SOURCE DATA ::
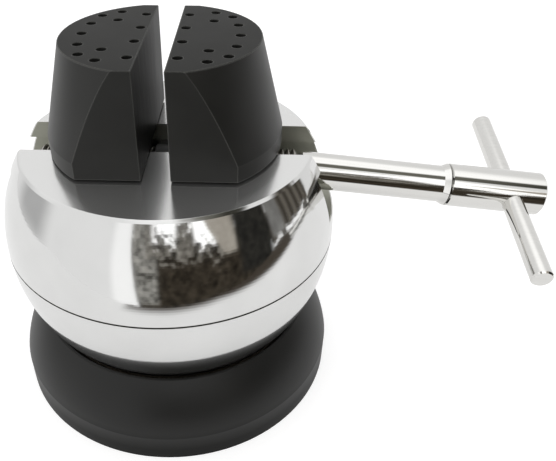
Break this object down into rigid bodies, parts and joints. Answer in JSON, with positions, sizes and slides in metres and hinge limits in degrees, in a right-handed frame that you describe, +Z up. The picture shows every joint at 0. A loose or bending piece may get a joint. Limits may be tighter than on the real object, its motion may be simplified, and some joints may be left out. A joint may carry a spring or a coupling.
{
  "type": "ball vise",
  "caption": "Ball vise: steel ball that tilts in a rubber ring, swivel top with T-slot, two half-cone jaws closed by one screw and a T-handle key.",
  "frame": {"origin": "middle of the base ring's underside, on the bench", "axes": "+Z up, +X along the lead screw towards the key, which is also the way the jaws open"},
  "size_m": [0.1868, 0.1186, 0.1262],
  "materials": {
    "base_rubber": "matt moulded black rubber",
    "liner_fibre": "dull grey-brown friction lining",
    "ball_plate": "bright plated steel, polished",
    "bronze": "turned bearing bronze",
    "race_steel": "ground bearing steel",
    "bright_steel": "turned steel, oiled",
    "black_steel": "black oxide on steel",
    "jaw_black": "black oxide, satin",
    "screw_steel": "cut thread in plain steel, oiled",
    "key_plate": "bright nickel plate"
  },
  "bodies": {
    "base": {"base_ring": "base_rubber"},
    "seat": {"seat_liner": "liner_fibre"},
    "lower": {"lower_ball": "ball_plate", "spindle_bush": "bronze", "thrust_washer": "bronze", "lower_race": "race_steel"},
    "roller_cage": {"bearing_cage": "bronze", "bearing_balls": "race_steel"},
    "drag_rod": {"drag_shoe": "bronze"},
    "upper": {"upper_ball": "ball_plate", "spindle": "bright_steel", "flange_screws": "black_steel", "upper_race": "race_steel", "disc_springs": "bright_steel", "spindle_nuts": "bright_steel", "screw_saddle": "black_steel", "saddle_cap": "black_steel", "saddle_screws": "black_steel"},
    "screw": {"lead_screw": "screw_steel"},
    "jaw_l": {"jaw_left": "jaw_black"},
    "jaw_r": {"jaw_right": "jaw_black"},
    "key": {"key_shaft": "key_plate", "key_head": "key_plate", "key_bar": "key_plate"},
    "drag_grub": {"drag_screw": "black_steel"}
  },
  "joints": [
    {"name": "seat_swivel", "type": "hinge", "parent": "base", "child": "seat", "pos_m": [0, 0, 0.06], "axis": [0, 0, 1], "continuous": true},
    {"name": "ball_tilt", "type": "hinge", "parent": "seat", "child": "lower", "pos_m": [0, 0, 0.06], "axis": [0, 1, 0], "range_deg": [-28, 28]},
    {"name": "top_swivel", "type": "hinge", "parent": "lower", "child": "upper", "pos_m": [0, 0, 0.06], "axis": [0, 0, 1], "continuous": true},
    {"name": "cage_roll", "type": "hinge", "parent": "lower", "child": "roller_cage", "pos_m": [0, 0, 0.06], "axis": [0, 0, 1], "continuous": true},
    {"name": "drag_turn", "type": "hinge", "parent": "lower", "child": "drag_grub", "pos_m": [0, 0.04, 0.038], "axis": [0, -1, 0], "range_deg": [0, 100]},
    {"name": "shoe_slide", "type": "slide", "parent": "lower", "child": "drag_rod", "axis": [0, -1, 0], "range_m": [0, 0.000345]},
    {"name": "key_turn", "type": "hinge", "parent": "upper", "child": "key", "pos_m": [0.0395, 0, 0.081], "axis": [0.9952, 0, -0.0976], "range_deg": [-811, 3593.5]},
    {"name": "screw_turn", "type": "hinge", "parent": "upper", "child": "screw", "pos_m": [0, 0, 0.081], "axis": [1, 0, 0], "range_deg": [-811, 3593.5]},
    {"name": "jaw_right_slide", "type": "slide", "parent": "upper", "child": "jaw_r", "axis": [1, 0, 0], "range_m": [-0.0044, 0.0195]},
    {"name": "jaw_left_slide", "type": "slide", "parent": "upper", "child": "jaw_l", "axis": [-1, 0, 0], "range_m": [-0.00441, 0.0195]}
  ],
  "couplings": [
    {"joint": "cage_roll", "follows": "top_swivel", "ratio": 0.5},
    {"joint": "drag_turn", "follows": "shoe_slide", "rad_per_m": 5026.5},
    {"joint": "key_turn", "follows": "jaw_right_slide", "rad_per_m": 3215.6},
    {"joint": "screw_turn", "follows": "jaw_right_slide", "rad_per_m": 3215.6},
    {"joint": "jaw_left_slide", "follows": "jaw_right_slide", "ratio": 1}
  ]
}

* * *

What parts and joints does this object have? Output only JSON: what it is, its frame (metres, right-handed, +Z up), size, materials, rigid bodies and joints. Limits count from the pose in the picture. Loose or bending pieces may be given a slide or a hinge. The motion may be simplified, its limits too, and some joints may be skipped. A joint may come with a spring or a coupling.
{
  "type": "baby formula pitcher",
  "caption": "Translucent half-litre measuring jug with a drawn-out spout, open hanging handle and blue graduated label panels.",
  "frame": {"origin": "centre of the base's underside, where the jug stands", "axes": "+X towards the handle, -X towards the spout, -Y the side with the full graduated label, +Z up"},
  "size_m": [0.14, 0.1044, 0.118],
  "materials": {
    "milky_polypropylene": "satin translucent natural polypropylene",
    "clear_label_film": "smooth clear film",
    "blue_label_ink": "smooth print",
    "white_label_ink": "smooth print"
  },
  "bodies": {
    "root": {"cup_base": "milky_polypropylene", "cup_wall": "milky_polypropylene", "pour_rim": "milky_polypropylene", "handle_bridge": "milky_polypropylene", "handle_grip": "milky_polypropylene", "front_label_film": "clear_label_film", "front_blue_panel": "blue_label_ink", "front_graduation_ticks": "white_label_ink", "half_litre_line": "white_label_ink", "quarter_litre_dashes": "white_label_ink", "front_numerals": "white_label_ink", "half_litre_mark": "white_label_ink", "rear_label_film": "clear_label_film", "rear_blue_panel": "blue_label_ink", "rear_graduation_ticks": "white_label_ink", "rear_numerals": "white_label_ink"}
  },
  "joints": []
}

* * *

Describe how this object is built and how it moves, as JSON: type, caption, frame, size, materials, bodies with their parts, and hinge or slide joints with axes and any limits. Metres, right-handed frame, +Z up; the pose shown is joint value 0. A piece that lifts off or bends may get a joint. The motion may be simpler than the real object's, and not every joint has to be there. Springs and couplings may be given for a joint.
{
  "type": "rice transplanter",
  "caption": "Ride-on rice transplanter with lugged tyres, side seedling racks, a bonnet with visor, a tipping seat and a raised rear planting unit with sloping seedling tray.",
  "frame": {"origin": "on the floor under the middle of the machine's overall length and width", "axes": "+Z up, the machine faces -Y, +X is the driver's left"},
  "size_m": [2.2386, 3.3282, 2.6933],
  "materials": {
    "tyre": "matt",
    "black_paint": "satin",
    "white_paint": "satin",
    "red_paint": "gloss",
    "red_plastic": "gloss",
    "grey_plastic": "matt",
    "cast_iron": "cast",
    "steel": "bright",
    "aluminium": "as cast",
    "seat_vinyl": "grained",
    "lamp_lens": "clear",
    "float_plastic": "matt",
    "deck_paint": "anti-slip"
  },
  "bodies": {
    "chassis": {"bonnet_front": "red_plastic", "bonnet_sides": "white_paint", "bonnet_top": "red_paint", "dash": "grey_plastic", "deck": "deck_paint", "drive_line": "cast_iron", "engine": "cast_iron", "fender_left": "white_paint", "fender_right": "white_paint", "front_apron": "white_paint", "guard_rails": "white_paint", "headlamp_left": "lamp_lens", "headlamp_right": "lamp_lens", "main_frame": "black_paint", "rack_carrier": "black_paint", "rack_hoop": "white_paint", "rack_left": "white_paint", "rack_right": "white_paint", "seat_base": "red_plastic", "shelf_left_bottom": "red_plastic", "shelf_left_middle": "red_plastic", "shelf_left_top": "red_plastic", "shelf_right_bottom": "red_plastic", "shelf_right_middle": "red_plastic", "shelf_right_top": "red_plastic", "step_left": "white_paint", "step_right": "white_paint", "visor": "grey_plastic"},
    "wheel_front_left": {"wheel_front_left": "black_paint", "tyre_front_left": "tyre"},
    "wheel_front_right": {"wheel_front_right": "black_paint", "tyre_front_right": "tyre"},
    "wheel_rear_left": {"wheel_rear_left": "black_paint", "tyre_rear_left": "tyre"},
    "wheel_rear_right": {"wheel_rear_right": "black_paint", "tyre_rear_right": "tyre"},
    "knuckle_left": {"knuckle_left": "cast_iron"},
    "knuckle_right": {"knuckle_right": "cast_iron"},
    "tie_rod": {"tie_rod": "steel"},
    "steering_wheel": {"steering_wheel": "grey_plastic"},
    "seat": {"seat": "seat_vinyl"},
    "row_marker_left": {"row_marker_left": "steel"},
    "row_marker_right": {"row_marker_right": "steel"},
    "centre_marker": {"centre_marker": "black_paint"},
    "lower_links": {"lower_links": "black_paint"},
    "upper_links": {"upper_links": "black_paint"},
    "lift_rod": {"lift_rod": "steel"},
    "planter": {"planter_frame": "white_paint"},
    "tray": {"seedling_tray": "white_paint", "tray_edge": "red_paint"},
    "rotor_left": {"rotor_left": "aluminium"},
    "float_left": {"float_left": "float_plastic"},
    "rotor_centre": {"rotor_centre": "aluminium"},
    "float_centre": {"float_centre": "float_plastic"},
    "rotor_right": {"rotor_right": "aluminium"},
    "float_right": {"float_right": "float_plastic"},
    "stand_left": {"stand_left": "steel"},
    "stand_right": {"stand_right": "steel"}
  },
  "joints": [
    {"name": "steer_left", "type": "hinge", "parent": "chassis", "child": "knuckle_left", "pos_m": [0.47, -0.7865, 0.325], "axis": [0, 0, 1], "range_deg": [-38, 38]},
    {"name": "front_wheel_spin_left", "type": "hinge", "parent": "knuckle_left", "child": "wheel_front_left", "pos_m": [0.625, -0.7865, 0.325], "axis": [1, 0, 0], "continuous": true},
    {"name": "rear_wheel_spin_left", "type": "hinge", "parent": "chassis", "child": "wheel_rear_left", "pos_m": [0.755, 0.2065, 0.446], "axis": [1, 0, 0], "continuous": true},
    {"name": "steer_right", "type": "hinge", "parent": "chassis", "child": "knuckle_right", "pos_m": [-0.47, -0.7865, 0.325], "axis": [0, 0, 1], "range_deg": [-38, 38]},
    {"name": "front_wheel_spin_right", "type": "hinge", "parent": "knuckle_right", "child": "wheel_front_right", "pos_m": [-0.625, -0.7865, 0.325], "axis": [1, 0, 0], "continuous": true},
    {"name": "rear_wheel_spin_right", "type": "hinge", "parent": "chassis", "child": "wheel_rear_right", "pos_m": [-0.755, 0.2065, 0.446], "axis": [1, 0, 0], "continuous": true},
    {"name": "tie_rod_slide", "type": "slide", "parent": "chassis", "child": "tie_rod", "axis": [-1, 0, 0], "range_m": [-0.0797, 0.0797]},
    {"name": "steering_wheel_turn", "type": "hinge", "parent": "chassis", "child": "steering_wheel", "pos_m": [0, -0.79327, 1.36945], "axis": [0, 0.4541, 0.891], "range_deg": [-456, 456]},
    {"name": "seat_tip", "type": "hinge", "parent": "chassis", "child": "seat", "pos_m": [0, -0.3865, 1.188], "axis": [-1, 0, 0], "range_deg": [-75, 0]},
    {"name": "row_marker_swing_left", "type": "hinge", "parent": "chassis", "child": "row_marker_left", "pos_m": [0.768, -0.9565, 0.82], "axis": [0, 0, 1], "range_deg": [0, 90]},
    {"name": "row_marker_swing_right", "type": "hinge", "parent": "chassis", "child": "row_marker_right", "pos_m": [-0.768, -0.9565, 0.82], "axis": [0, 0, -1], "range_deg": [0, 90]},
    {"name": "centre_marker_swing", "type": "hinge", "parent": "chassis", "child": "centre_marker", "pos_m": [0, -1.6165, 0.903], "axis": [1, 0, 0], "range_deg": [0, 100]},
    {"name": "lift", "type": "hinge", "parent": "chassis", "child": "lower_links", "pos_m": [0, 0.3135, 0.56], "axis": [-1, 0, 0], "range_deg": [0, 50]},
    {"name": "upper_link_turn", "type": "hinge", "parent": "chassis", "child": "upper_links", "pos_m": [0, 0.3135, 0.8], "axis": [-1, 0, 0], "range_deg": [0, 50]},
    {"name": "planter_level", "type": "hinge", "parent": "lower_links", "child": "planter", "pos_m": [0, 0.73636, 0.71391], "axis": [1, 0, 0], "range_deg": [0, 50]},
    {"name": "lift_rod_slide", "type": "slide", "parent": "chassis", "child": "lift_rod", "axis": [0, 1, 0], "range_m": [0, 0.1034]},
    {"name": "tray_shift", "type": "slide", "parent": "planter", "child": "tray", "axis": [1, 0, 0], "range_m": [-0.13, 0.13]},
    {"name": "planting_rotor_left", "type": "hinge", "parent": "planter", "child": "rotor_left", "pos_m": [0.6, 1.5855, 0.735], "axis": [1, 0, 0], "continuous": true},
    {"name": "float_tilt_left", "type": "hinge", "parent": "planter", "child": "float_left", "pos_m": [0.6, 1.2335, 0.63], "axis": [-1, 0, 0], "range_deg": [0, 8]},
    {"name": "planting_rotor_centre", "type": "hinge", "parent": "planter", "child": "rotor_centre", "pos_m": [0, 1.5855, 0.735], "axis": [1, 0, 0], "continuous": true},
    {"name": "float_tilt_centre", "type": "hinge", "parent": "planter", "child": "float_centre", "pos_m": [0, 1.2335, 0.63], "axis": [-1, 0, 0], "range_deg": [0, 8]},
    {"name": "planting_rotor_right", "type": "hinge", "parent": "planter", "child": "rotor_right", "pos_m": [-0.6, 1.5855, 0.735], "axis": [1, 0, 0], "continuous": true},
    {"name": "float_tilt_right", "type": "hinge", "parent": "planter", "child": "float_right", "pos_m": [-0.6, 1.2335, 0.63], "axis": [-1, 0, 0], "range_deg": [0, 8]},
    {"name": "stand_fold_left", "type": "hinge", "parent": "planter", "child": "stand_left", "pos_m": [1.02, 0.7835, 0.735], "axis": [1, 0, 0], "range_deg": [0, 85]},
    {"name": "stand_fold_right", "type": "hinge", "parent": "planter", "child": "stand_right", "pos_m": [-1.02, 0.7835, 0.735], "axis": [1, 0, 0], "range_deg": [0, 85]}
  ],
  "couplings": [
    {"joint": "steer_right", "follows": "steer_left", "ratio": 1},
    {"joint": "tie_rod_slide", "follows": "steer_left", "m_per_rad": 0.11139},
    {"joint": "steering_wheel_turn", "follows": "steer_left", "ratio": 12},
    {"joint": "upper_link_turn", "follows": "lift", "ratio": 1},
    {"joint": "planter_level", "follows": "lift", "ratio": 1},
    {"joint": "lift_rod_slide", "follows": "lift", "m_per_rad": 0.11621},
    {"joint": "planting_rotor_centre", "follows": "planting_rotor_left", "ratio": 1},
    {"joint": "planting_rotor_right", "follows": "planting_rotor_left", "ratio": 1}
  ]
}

STATED EXERCISE :: Only lines holding the string "caption" are wanted; gather each one from the entries above.

TASK RESULT ::
  "caption": "Ball vise: steel ball that tilts in a rubber ring, swivel top with T-slot, two half-cone jaws closed by one screw and a T-handle key.",
  "caption": "Translucent half-litre measuring jug with a drawn-out spout, open hanging handle and blue graduated label panels.",
Describe how this object is built and how it moves, as JSON: type, caption, frame, size, materials, bodies with their parts, and hinge or slide joints with axes and any limits. Metres, right-handed frame, +Z up; the pose shown is joint value 0. A piece that lifts off or bends may get a joint. The motion may be simpler than the real object's, and not every joint has to be there. Springs and couplings may be given for a joint.
  "caption": "Ride-on rice transplanter with lugged tyres, side seedling racks, a bonnet with visor, a tipping seat and a raised rear planting unit with sloping seedling tray.",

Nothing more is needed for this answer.